◆ **PROVIDED MATERIAL**
_ _ _ _ _ _ _

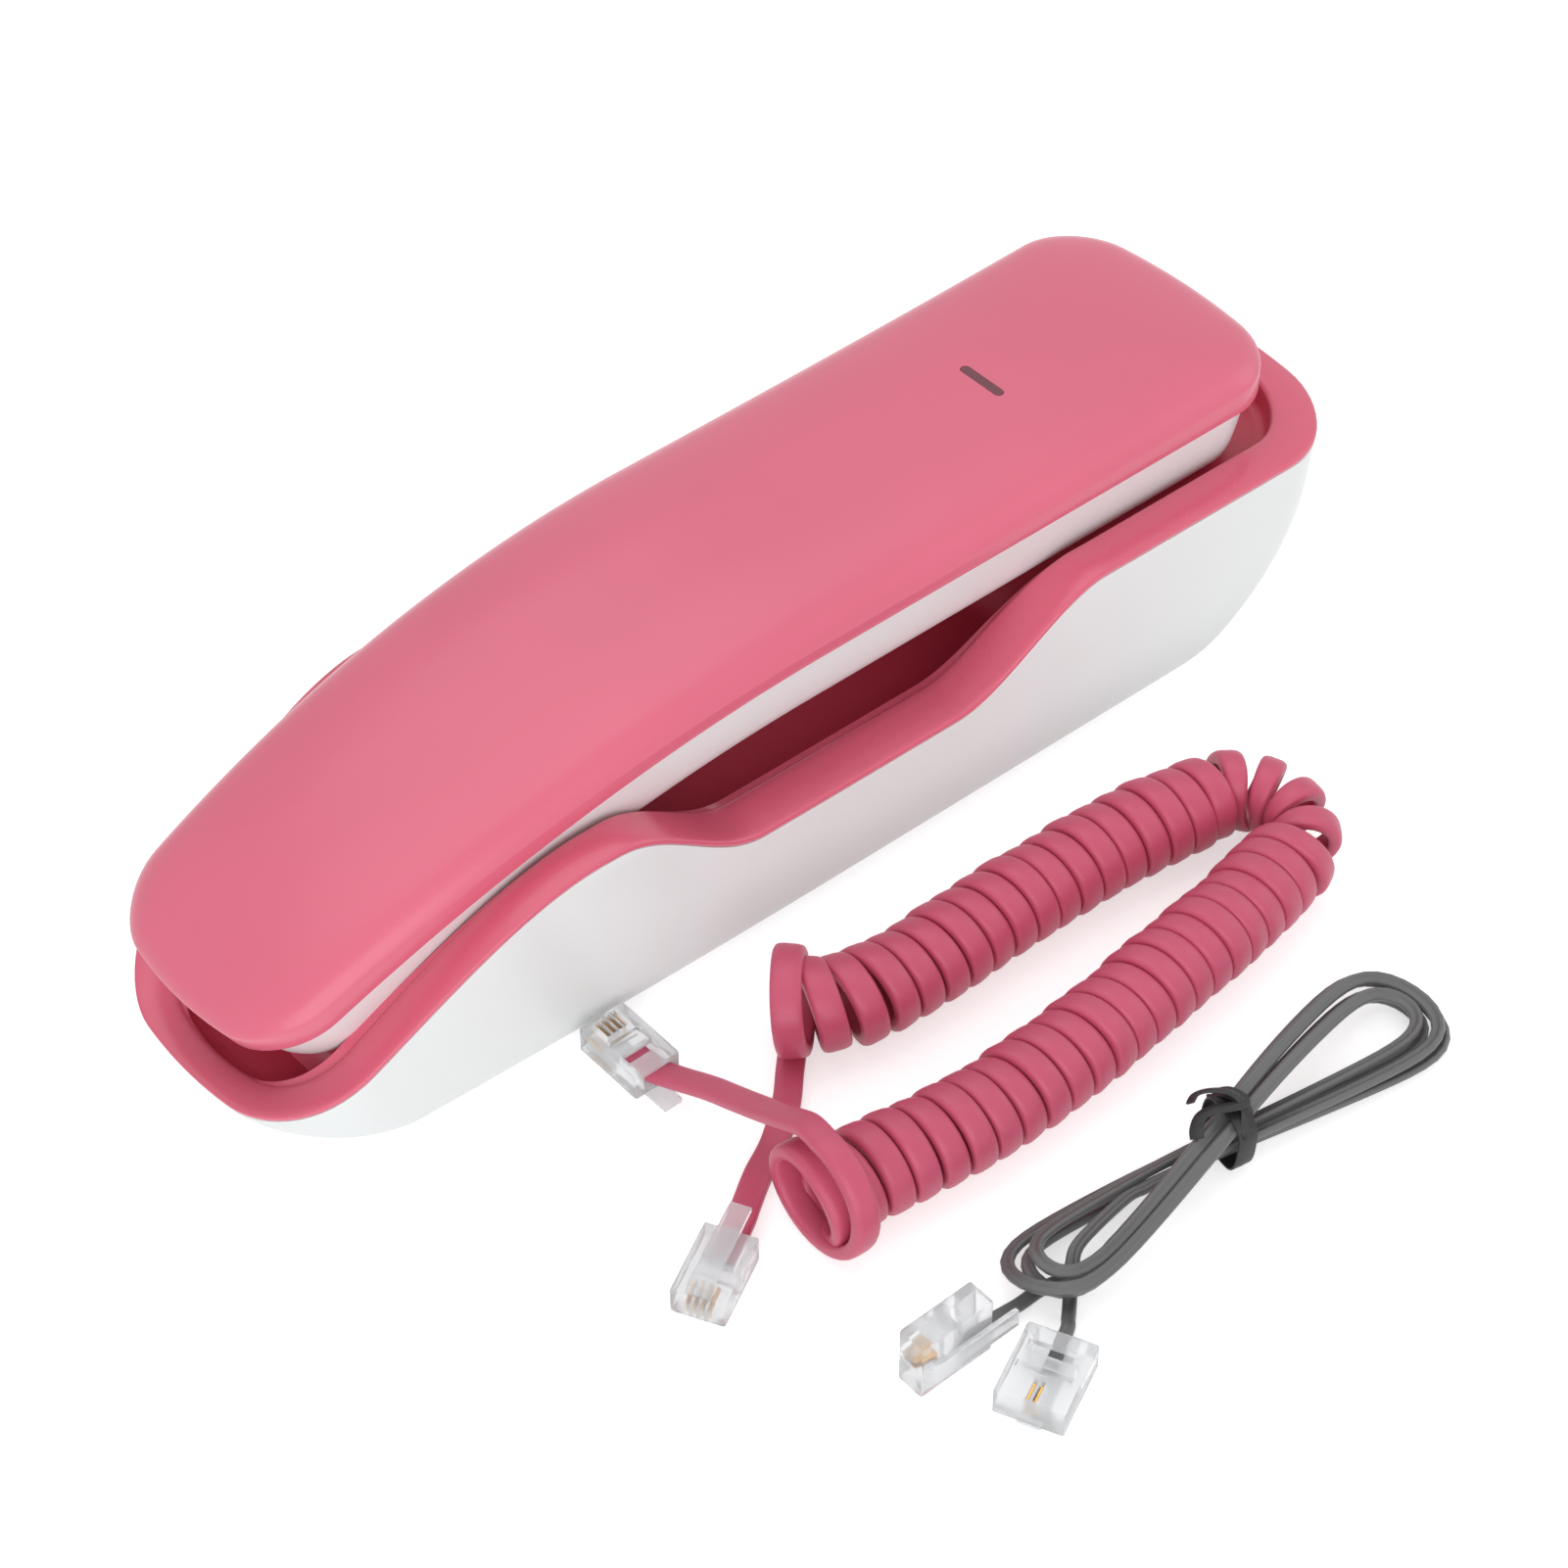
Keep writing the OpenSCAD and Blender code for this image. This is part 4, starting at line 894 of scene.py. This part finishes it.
def make_cover():
    side = [(0.0, level(0.35)), (0.0, lambda s: band(s) * 0.5), (0.0, lambda s: band(s) - 0.5),
            (0.06, lambda s: band(s) - 0.15)]
    top = [(0.2, 0.02), (0.4, 0.1), (0.8, 0.22), (1.4, 0.36), (2.2, 0.49), (3.4, 0.62), (5, 0.73), (7.5, 0.84),
           (10, 0.915), (13, 0.97), (16, 1.0), (18.5, 1.0)]
    inner = [(HS_WALL + 14, level(4.5)), (HS_WALL + 5, level(3.6)), (HS_WALL + 0.6, lambda s: band(s) - 1),
             (HS_WALL, level(0.0))]
    rings = [handset_ring(i, f) for i, f in inner]
    rings += [handset_ring(0.35, level(0)), handset_ring(0.1, level(0.08))]
    rings += [handset_ring(i, f) for i, f in side] + [handset_ring(i, crown(k)) for i, k in top]
    ob = lofted("handset_cover_look", rings, PINK, "handset")
    cut(ob, [slot_ob(45.7, 0, 40, 52, 8.4, 1.6)])
    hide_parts("handset_cover")


def make_handset_shell():
    outer = [(9.5, -12), (6.8, -12), (5.9, -11.94), (5.1, -11.75), (4.4, -11.4), (3.8, -10.9), (3.3, -10.2),
             (2.95, -9.4), (2.6, -8.2), (2.3, -6.6), (2.0, -4.8), (1.7, -2.6), (1.4, -0.5), (1.45, -0.25), (1.6, -0.15)]
    inner = [(3.2, -0.15), (3.8, -4.8), (4.6, -8.6), (6.4, -10.2), (9, -10.2)]
    rings = [handset_ring(i, level(h)) for i, h in outer + inner]
    ob = lofted("handset_shell_look", rings, WHITE, "handset")
    cuts = []
    for row in range(5):
        for col in (-1, 0, 1):
            x, y = KEY_TOP - KEY_PITCH * row, KEY_PITCH * col
            cuts.append(box_ob((x - KEY_HALF_X, y - KEY_HALF_Y, 28), (x + KEY_HALF_X, y + KEY_HALF_Y, 34)))
    cuts.append(rod_ob(EAR_X, 0, 29, 33, 1, 20))
    cuts += [rod_ob(EAR_X + 4.5 * math.cos(a), 4.5 * math.sin(a), 29, 33, 1, 20)
             for a in [math.radians(60 * k) for k in range(6)]]
    for x, y in HANDSET_SCREWS:
        cuts += [rod_ob(x, y, 29, 35, 1.6), rod_ob(x, y, 28, 31, 3)]
    cuts += [rod_ob(0, y, 0, 4, 0.8, 16, at_bend(MIC_S, -DEPTH - 1)) for y in (-2.4, 0, 2.4)]
    cuts.append(box_ob((-6, -3.9, -3.3), (6, 3.9, 3.3), at=at_bend(JACK_S, -5.9)))
    cut(ob, cuts)
    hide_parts("handset_shell")


make_base()
make_tray()
make_cover()
make_handset_shell()


# ------------------------------------------------------------------ keys, feet, screws, sockets and slider
INK_T, FLANGE, FLANGE_T, SHELF = 0.06, 0.7, 0.8, 0.9  # half height of marks; key's flange and its hollow's margin


def digit_ob(text, size, at):
    """Generic digit as a thin raised mesh, centred at the frame at and facing its +Z."""
    cu = bpy.data.curves.new("digit", "FONT")
    cu.body, cu.size, cu.extrude = text, size, INK_T
    cu.align_x, cu.align_y = "CENTER", "CENTER"
    cu.resolution_u = 3
    tmp = place("digit", cu)
    bpy.context.view_layer.update()
    me = bpy.data.meshes.new_from_object(tmp.evaluated_get(bpy.context.evaluated_depsgraph_get()))
    bpy.data.objects.remove(tmp)
    me.transform(Matrix.Diagonal((MM, MM, MM, 1)) @ at)
    me.materials.clear()
    return place("digit", me)


def make_key(node, mark, mat):
    """Key cap with a hollow face below and a flange above that keeps it in the shell."""
    lo, hi = (np.array(q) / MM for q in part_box(node))
    x, y, z, top = (lo[0] + hi[0]) / 2, (lo[1] + hi[1]) / 2, lo[2], hi[2]
    half_x, half_y = (hi[0] - lo[0]) / 2 - FLANGE, (hi[1] - lo[1]) / 2 - FLANGE

    def slab(grow, z0, z1, round_by, segments):
        return box_ob((x - half_x - grow, y - half_y - grow, z0), (x + half_x + grow, y + half_y + grow, z1),
                      round_by, segments)

    cap = slab(0, z, top - 0.7, 0.45, 4)
    cut(cap, [slab(-SHELF, z - 1, z + 0.1, 0.05, 1)], 40)
    parts = [cap, slab(FLANGE, top - FLANGE_T, top, 0.1, 1)]
    face = Matrix(((0, 1, 0, x), (1, 0, 0, y), (0, 0, -1, z + 0.08), (0, 0, 0, 1)))
    # bars of the marks that aren't digits: turn, offset, half length and half width
    bars = {"*": [(90, 0, 1.5, 0.22), (150, 0, 1.5, 0.22), (210, 0, 1.5, 0.22)],
            "#": [(0, -0.5, 1.4, 0.17), (0, 0.5, 1.4, 0.17), (90, -0.5, 1.4, 0.17), (90, 0.5, 1.4, 0.17)],
            "-": [(0, 0, 1.3, 0.2)]}
    if mark in bars:
        parts += [box_ob((-half, off - wide, -INK_T), (half, off + wide, INK_T), 0.03, 1,
                         face @ Matrix.Rotation(math.radians(turn), 4, "Z")) for turn, off, half, wide in bars[mark]]
    else:
        parts.append(digit_ob(mark, 4.6, face))
    mats = [mat] * 2 + [INK] * (len(parts) - 2)
    ob = join(node + "_look", parts, mats, node, 35)
    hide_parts(node)


for key in [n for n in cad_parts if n.startswith("key_")]:
    name = key[4:]
    make_key(key, {"star": "*", "hash": "#"}.get(name, name if len(name) == 1 else "-"),
             PINK if len(name) > 1 and name not in ("star", "hash") else KEY_WHITE)


def make_screws(name, node, body, places, z, head_r, shank_r, length):
    """Pan heads with a cross recess, facing down."""
    parts = []
    for x, y in places:
        head = rod_ob(x, y, z, z + 0.8, head_r * 0.88, 36, r_top=head_r)
        cut(head, [box_ob((x - 1.5, y - 0.3, z - 1), (x + 1.5, y + 0.3, z + 0.5)),
                   box_ob((x - 0.3, y - 1.5, z - 1), (x + 0.3, y + 1.5, z + 0.5))], 30)
        parts += [head, rod_ob(x, y, z + 0.8, z + length, shank_r, 20)]
    ob = join(name, parts, [STEEL] * len(parts), body, 30)
    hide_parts(node)


def make_feet():
    parts = []
    for x, y in FEET:
        parts += [rod_ob(x, y, 0.35, 1.45, 5, 56), rod_ob(x, y, 0, 0.35, 4.6, 56, r_top=5)]
    ob = join("rubber_feet_look", parts, [RUBBER] * len(parts), "base", 30)
    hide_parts("rubber_feet")


def make_contacts():
    """Sprung gold wires on the roofs of the base's two sockets."""
    parts = []
    for x, count, roof in ((CORD_JACK_X, 4, 10.6), (LINE_JACK_X, 6, 10.8)):
        for i in range(count):
            across = x + (i - (count - 1) / 2) * CONTACT_PITCH
            lean = Matrix.Translation((across, 17.5, roof - 0.2)) @ Matrix.Rotation(math.radians(9), 4, "X")
            parts.append(box_ob((-0.16, -9.5, -0.3), (0.16, 0, -0.05), 0.05, 1, lean))
    join("socket_contacts", parts, [GOLD] * len(parts), "base", 30)


def make_slider():
    """Volume slider: a ribbed thumb piece on its carrier."""
    parts = [box_ob((KNOB_X - 9.2, 20.9, 7.9), (KNOB_X + 9.2, 23.0, 13.1), 0.2, 2),
             box_ob((KNOB_X - 3.2, 22.3, 9.0), (KNOB_X + 3.2, 26.4, 12.0), 0.3, 2)]
    ribs = [KNOB_X - 3.1 + 1.04 * i for i in range(6)]
    parts += [box_ob((x, 26.1, 9.2), (x + 0.6, 26.95, 11.8), 0.12, 1) for x in ribs]
    ob = join("volume_knob_look", parts, [BLACK] * len(parts), "volume_knob", 35)
    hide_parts("volume_knob")


make_screws("base_screws_look", "base_screws", "base", BASE_SCREWS, 0.5, 3, 1.5, 8.2)
make_screws("handset_screws_look", "handset_screws", "handset", HANDSET_SCREWS, 31.5, 2.7, 1.2, 7)
make_feet()
make_contacts()
make_slider()


# ------------------------------------------------------------------ the CAD nodes that stay, with their materials
def dress(node, mat):
    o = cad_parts[node]
    if o.data.materials:
        for i in range(len(o.data.materials)):
            o.data.materials[i] = mat
    else:
        o.data.materials.append(mat)


for node, mat in {"base_board": BOARD, "hook_switch": BLACK, "hook_plunger": WHITE, "ringer_buzzer": BLACK,
                  "line_jack": BLACK, "cord_jack": BLACK, "ballast_plate": STEEL, "lamp_lens": LENS,
                  "lamp": LAMP, "handset_board": BOARD, "keypad_mat": RUBBER, "earpiece_capsule": BLACK,
                  "microphone_capsule": BLACK, "handset_jack": BLACK}.items():
    dress(node, mat)


# ------------------------------------------------------------------ floor, light and background
def seen_rays(nt):
    """1 for rays from the camera, mirrors and clear plastic, 0 for light that falls on the object."""
    path = nt.nodes.new("ShaderNodeLightPath")
    out = path.outputs["Is Camera Ray"]
    for kind in ("Is Transmission Ray", "Is Glossy Ray"):
        most = nt.nodes.new("ShaderNodeMath")
        most.operation = "MAXIMUM"
        nt.links.new(out, most.inputs[0])
        nt.links.new(path.outputs[kind], most.inputs[1])
        out = most.outputs[0]
    return out


# floor's grey and glow, and the world's strength for the light that falls on the object
FLOOR_GREY, FLOOR_GLOW, WORLD_LIGHT = 0.86, 0.55, 0.5


def make_stage():
    bpy.ops.mesh.primitive_plane_add(size=6, location=(0, 0, 0))
    floor = bpy.context.object
    floor.name = "floor"
    m = bpy.data.materials.new("floor")
    m.use_nodes = True
    nt = m.node_tree
    nt.nodes.clear()
    out = nt.nodes.new("ShaderNodeOutputMaterial")
    diff = add_node(nt, "ShaderNodeBsdfDiffuse", Color=(*[FLOOR_GREY] * 3, 1))
    em = add_node(nt, "ShaderNodeEmission", Color=(1, 1, 1, 1), Strength=FLOOR_GLOW)
    add = nt.nodes.new("ShaderNodeAddShader")
    mix = nt.nodes.new("ShaderNodeMixShader")
    nt.links.new(diff.outputs[0], add.inputs[0])
    nt.links.new(em.outputs[0], add.inputs[1])
    nt.links.new(seen_rays(nt), mix.inputs[0])
    nt.links.new(diff.outputs[0], mix.inputs[1])
    nt.links.new(add.outputs[0], mix.inputs[2])
    nt.links.new(mix.outputs[0], out.inputs["Surface"])
    floor.data.materials.append(m)
    w = bpy.data.worlds.new("world")
    scene.world = w
    w.use_nodes = True
    nt = w.node_tree
    bg = nt.nodes["Background"]
    set_inputs(bg, Color=(1, 1, 1, 1))
    strength = add_node(nt, "ShaderNodeMapRange", To_Min=WORLD_LIGHT, To_Max=1.0)
    nt.links.new(seen_rays(nt), strength.inputs["Value"])
    nt.links.new(strength.outputs["Result"], bg.inputs["Strength"])


def area(name, at, target, size, power):
    d = bpy.data.lights.new(name, "AREA")
    d.shape = "DISK"
    d.size = size
    d.energy = power
    o = place(name, d)
    o.location = at
    o.rotation_euler = (Vector(target) - Vector(at)).to_track_quat("-Z", "Y").to_euler()


make_stage()
area("top", (0.05, 0.25, 0.9), (0, -0.02, 0), 1.0, 2.3)
area("front", (-0.55, -0.75, 0.35), (0, -0.03, 0.02), 1.0, 4.8)
area("right", (0.8, -0.3, 0.5), (0, 0, 0.02), 0.6, 0.8)
scene.view_settings.view_transform = "Standard"

bpy.context.view_layer.update()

_ _ _ _ _ _ _

◆ **OBJECTIVE**
Will you return exactly the lines above from the one with "o = cad_parts[node]" down to the one with "o.data.materials.append(mat)", counting both as part of the range?

◆ **OUTPUT BELOW**
    o = cad_parts[node]
    if o.data.materials:
        for i in range(len(o.data.materials)):
            o.data.materials[i] = mat
    else:
        o.data.materials.append(mat)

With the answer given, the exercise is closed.